What is being asked
Make an exact copy of the lines below.

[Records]
##########

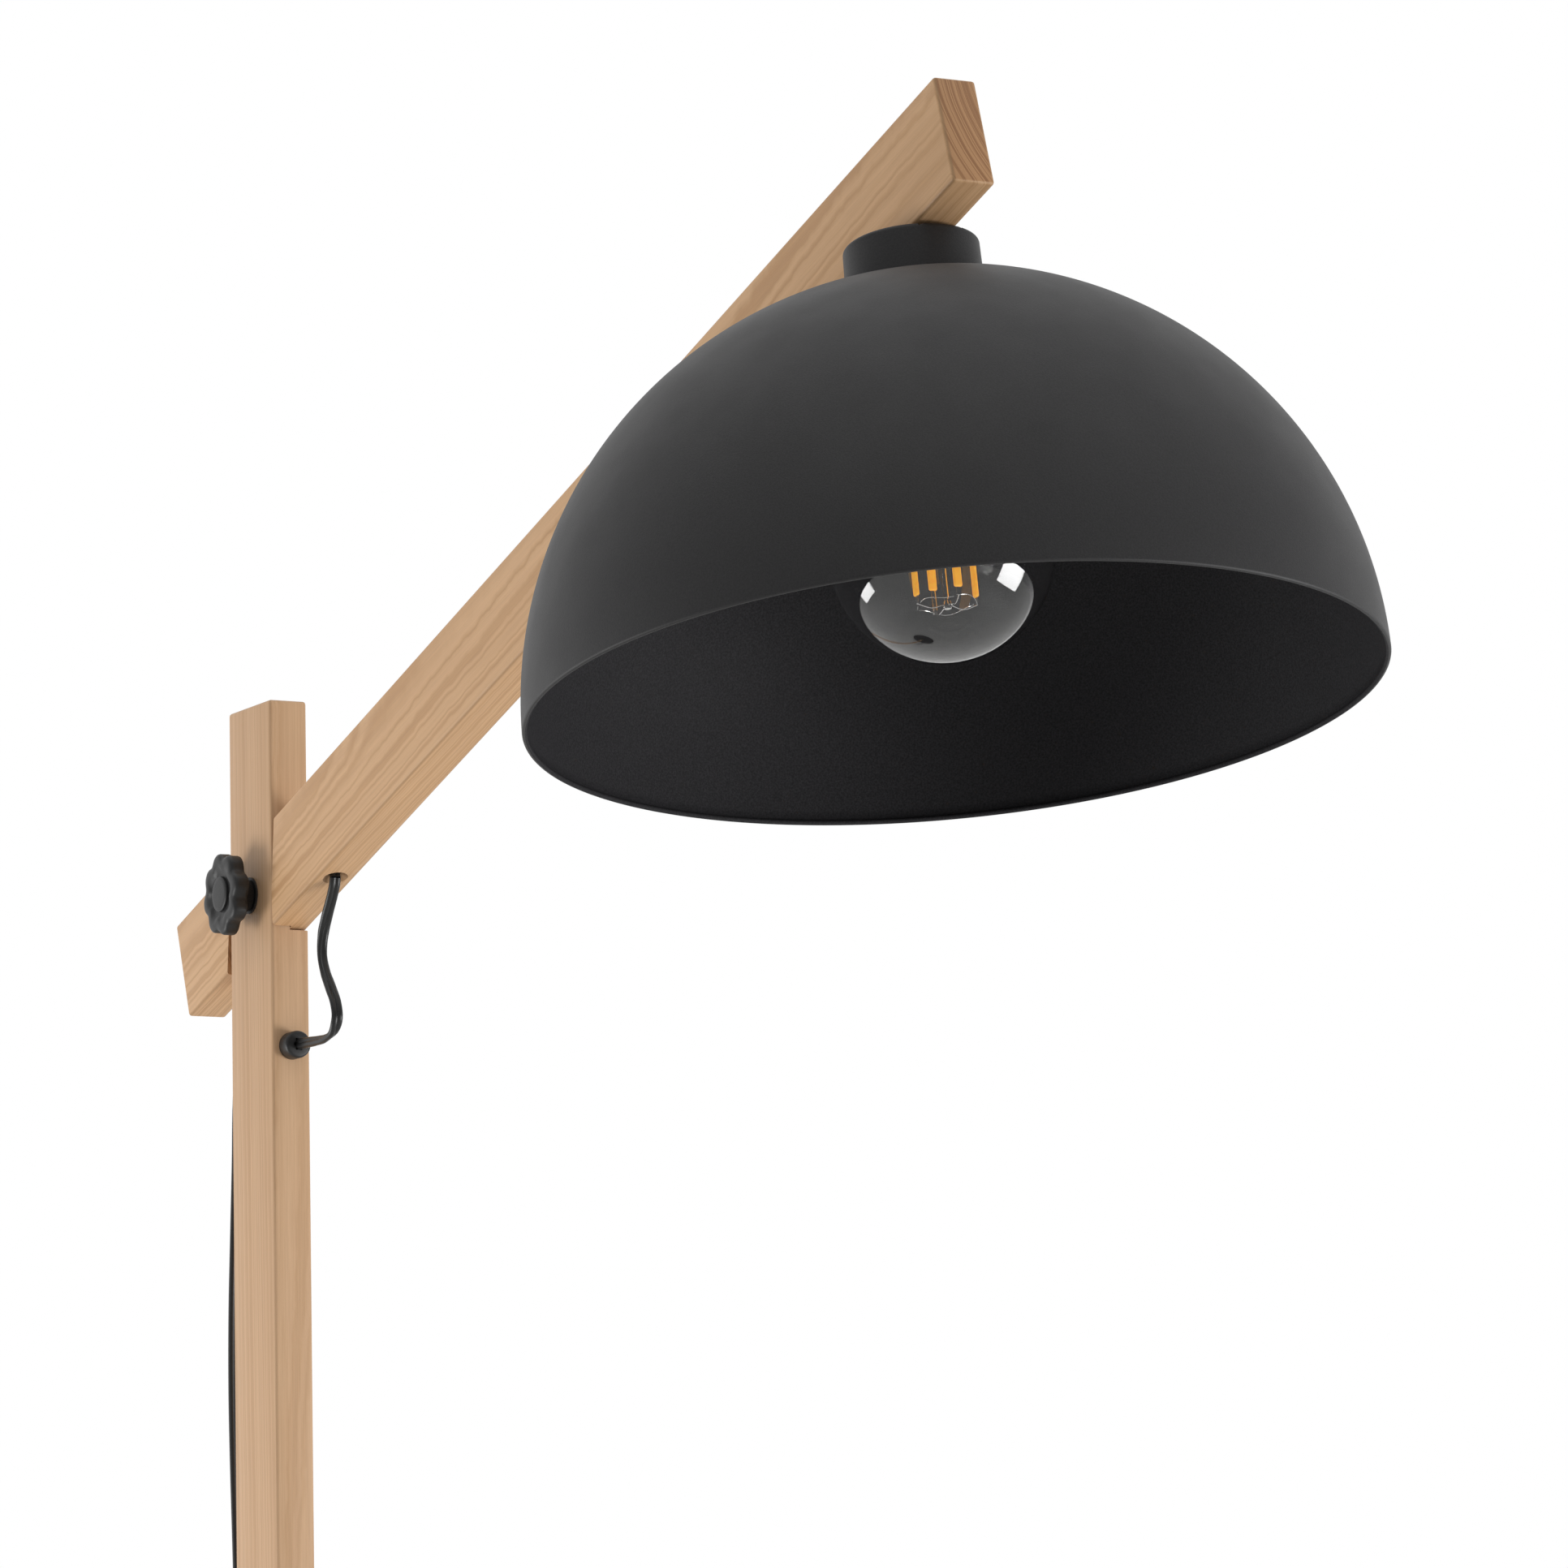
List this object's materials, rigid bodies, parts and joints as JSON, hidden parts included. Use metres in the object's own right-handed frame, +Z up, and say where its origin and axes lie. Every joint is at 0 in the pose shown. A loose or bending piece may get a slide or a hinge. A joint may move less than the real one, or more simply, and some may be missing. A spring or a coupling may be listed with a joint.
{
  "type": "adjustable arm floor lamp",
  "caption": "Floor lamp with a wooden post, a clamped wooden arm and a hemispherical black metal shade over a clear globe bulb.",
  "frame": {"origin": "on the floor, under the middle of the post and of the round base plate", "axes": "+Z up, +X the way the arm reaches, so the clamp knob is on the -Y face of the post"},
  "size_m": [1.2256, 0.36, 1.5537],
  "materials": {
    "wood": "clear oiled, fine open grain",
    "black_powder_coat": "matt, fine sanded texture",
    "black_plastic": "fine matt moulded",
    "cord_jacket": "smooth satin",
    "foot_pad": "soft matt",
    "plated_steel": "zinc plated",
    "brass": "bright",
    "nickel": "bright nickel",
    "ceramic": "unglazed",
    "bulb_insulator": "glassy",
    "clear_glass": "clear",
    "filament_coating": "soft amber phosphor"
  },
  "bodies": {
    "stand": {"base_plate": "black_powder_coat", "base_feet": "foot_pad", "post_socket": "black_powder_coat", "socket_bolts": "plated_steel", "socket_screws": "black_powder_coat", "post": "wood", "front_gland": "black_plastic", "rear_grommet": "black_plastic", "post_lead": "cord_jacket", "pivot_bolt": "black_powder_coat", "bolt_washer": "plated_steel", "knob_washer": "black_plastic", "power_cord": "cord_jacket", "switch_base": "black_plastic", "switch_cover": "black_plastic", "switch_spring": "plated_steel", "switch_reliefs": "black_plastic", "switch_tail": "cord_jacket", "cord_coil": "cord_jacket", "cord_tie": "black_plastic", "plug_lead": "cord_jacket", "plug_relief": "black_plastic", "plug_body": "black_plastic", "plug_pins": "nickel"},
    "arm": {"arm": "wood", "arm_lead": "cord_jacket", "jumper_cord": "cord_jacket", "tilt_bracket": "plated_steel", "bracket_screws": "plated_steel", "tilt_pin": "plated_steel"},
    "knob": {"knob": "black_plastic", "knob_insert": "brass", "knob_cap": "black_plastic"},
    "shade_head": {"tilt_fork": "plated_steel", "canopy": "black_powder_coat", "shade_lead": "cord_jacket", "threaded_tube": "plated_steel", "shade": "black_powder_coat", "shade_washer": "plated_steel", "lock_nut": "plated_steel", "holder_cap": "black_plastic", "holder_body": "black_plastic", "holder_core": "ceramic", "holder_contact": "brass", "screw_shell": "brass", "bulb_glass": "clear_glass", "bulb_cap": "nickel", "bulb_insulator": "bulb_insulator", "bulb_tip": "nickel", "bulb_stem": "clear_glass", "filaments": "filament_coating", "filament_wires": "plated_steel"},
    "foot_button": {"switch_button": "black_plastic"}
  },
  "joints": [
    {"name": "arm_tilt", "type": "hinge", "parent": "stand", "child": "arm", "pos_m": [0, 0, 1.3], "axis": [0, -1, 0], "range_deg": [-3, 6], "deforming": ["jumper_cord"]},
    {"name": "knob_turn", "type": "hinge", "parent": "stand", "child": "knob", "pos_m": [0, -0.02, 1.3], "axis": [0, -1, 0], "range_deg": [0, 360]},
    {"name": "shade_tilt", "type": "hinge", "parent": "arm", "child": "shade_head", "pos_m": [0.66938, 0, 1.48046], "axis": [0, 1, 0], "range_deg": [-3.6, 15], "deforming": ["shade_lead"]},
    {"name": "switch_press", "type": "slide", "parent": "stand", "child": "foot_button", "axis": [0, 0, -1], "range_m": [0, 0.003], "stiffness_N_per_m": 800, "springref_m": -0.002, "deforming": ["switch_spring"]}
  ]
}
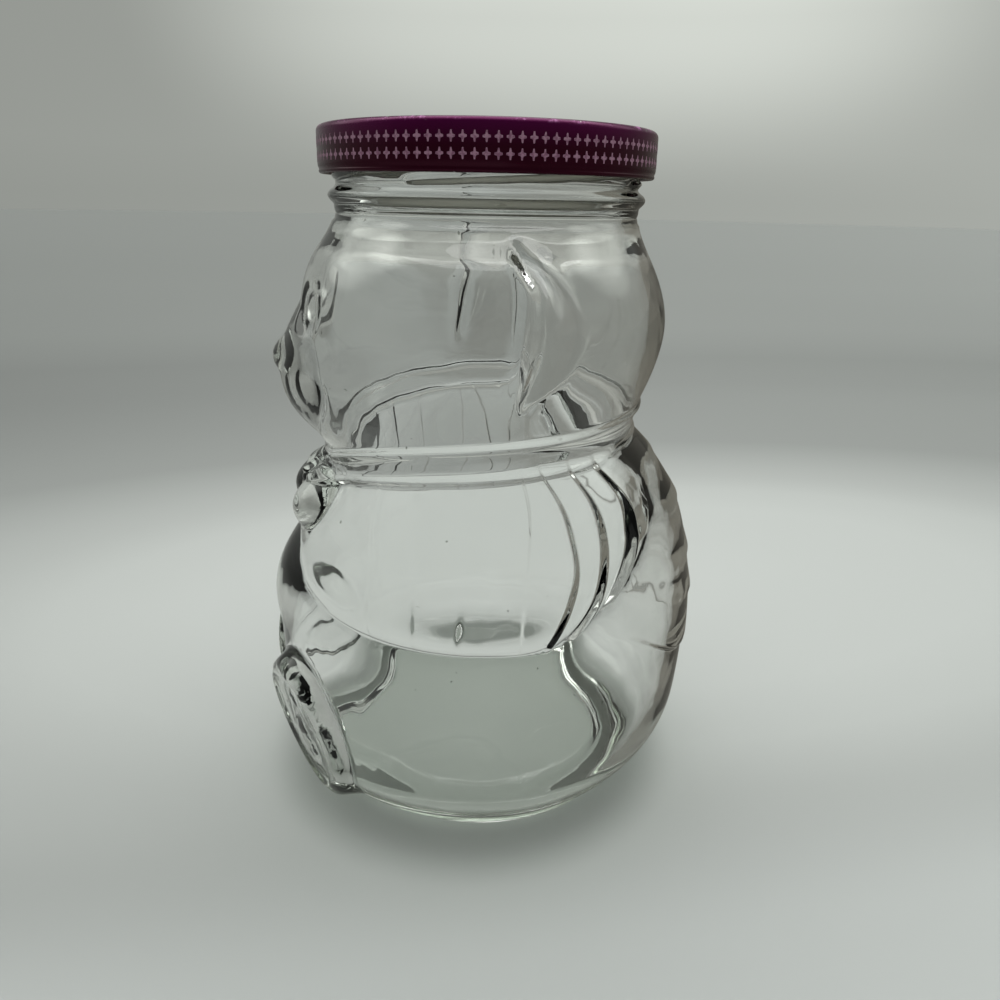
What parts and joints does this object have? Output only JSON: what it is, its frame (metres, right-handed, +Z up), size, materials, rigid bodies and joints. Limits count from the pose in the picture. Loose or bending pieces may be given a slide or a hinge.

##########

Solution below
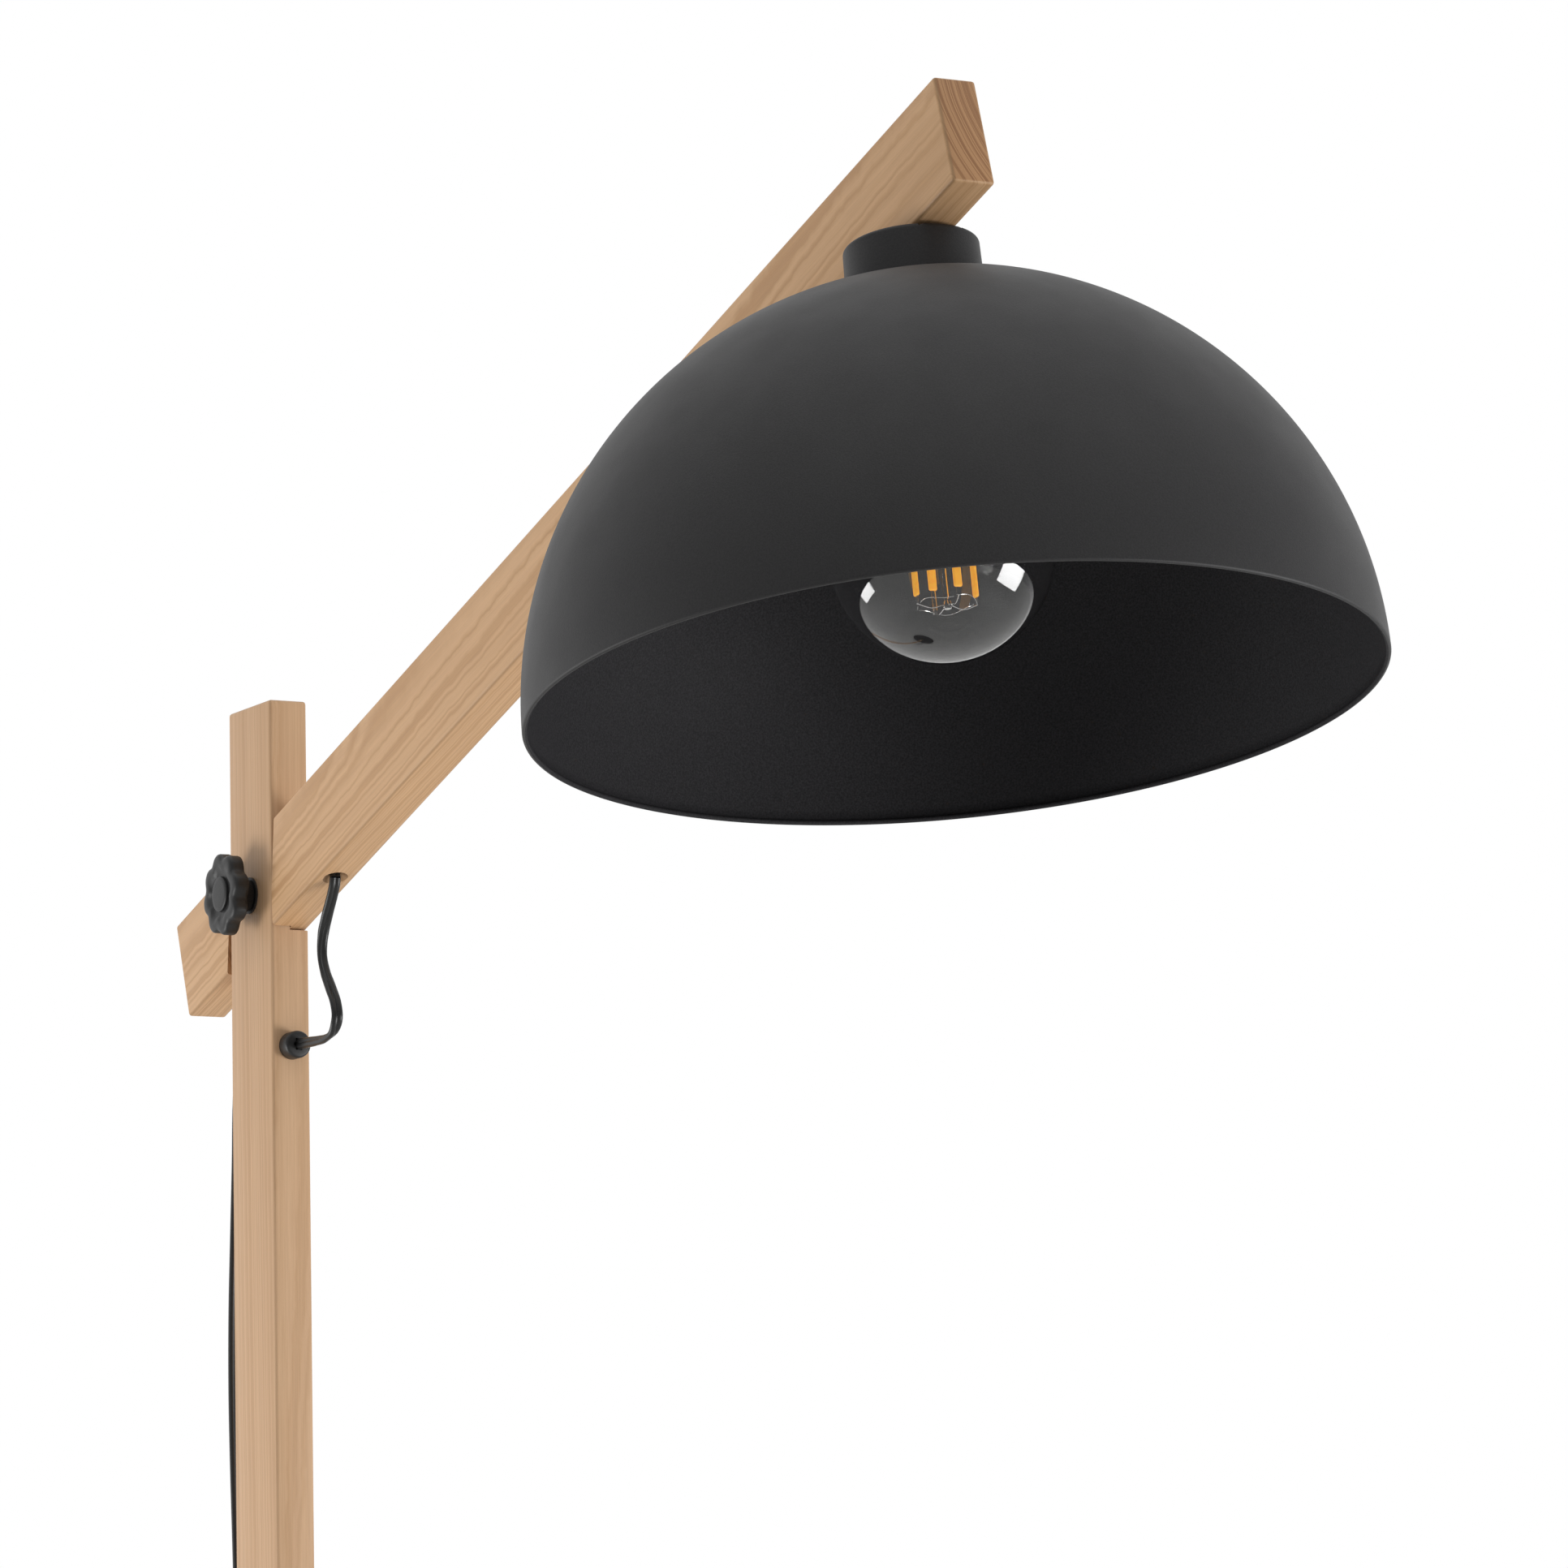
List this object's materials, rigid bodies, parts and joints as JSON, hidden parts included. Use metres in the object's own right-handed frame, +Z up, and say where its origin and axes lie. Every joint is at 0 in the pose shown. A loose or bending piece may get a slide or a hinge. A joint may move less than the real one, or more simply, and some may be missing. A spring or a coupling may be listed with a joint.
{
  "type": "adjustable arm floor lamp",
  "caption": "Floor lamp with a wooden post, a clamped wooden arm and a hemispherical black metal shade over a clear globe bulb.",
  "frame": {"origin": "on the floor, under the middle of the post and of the round base plate", "axes": "+Z up, +X the way the arm reaches, so the clamp knob is on the -Y face of the post"},
  "size_m": [1.2256, 0.36, 1.5537],
  "materials": {
    "wood": "clear oiled, fine open grain",
    "black_powder_coat": "matt, fine sanded texture",
    "black_plastic": "fine matt moulded",
    "cord_jacket": "smooth satin",
    "foot_pad": "soft matt",
    "plated_steel": "zinc plated",
    "brass": "bright",
    "nickel": "bright nickel",
    "ceramic": "unglazed",
    "bulb_insulator": "glassy",
    "clear_glass": "clear",
    "filament_coating": "soft amber phosphor"
  },
  "bodies": {
    "stand": {"base_plate": "black_powder_coat", "base_feet": "foot_pad", "post_socket": "black_powder_coat", "socket_bolts": "plated_steel", "socket_screws": "black_powder_coat", "post": "wood", "front_gland": "black_plastic", "rear_grommet": "black_plastic", "post_lead": "cord_jacket", "pivot_bolt": "black_powder_coat", "bolt_washer": "plated_steel", "knob_washer": "black_plastic", "power_cord": "cord_jacket", "switch_base": "black_plastic", "switch_cover": "black_plastic", "switch_spring": "plated_steel", "switch_reliefs": "black_plastic", "switch_tail": "cord_jacket", "cord_coil": "cord_jacket", "cord_tie": "black_plastic", "plug_lead": "cord_jacket", "plug_relief": "black_plastic", "plug_body": "black_plastic", "plug_pins": "nickel"},
    "arm": {"arm": "wood", "arm_lead": "cord_jacket", "jumper_cord": "cord_jacket", "tilt_bracket": "plated_steel", "bracket_screws": "plated_steel", "tilt_pin": "plated_steel"},
    "knob": {"knob": "black_plastic", "knob_insert": "brass", "knob_cap": "black_plastic"},
    "shade_head": {"tilt_fork": "plated_steel", "canopy": "black_powder_coat", "shade_lead": "cord_jacket", "threaded_tube": "plated_steel", "shade": "black_powder_coat", "shade_washer": "plated_steel", "lock_nut": "plated_steel", "holder_cap": "black_plastic", "holder_body": "black_plastic", "holder_core": "ceramic", "holder_contact": "brass", "screw_shell": "brass", "bulb_glass": "clear_glass", "bulb_cap": "nickel", "bulb_insulator": "bulb_insulator", "bulb_tip": "nickel", "bulb_stem": "clear_glass", "filaments": "filament_coating", "filament_wires": "plated_steel"},
    "foot_button": {"switch_button": "black_plastic"}
  },
  "joints": [
    {"name": "arm_tilt", "type": "hinge", "parent": "stand", "child": "arm", "pos_m": [0, 0, 1.3], "axis": [0, -1, 0], "range_deg": [-3, 6], "deforming": ["jumper_cord"]},
    {"name": "knob_turn", "type": "hinge", "parent": "stand", "child": "knob", "pos_m": [0, -0.02, 1.3], "axis": [0, -1, 0], "range_deg": [0, 360]},
    {"name": "shade_tilt", "type": "hinge", "parent": "arm", "child": "shade_head", "pos_m": [0.66938, 0, 1.48046], "axis": [0, 1, 0], "range_deg": [-3.6, 15], "deforming": ["shade_lead"]},
    {"name": "switch_press", "type": "slide", "parent": "stand", "child": "foot_button", "axis": [0, 0, -1], "range_m": [0, 0.003], "stiffness_N_per_m": 800, "springref_m": -0.002, "deforming": ["switch_spring"]}
  ]
}
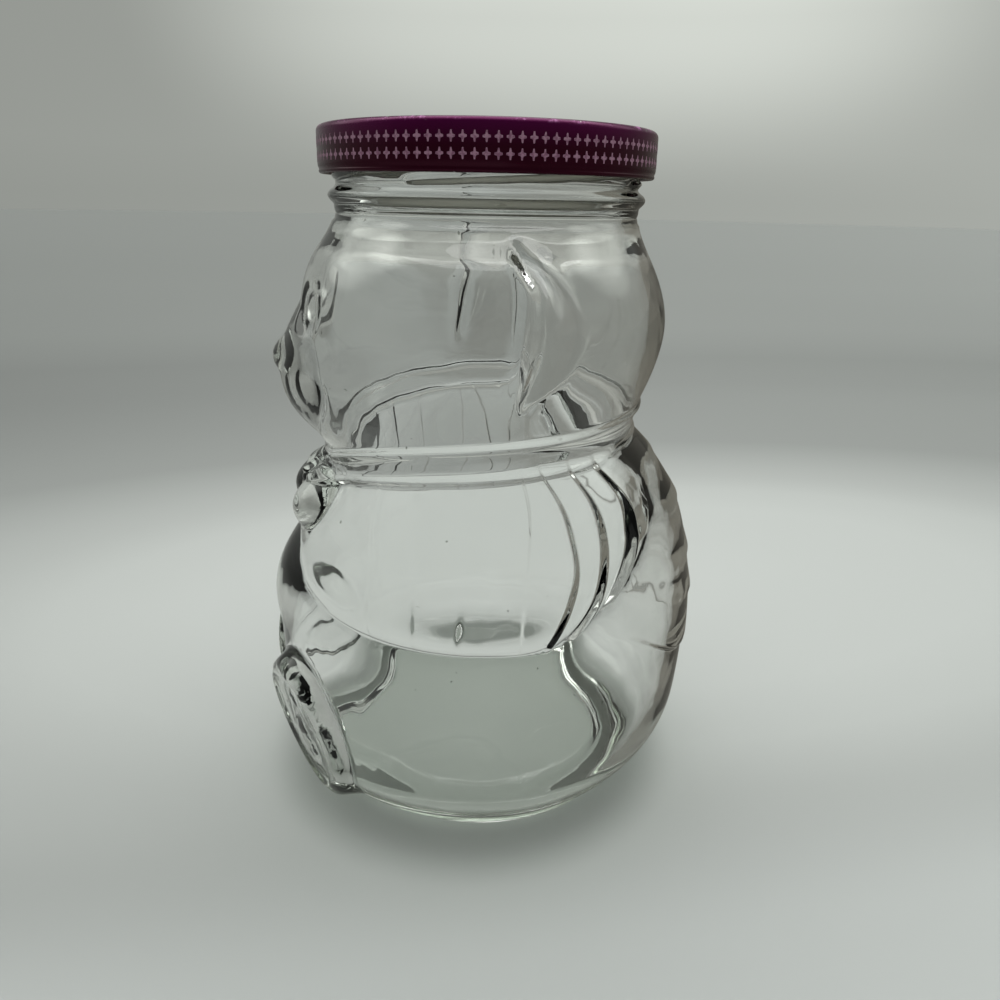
What parts and joints does this object have? Output only JSON: what it is, its frame (metres, right-handed, +Z up), size, materials, rigid bodies and joints. Limits count from the pose in the picture. Loose or bending pieces may be given a slide or a hinge.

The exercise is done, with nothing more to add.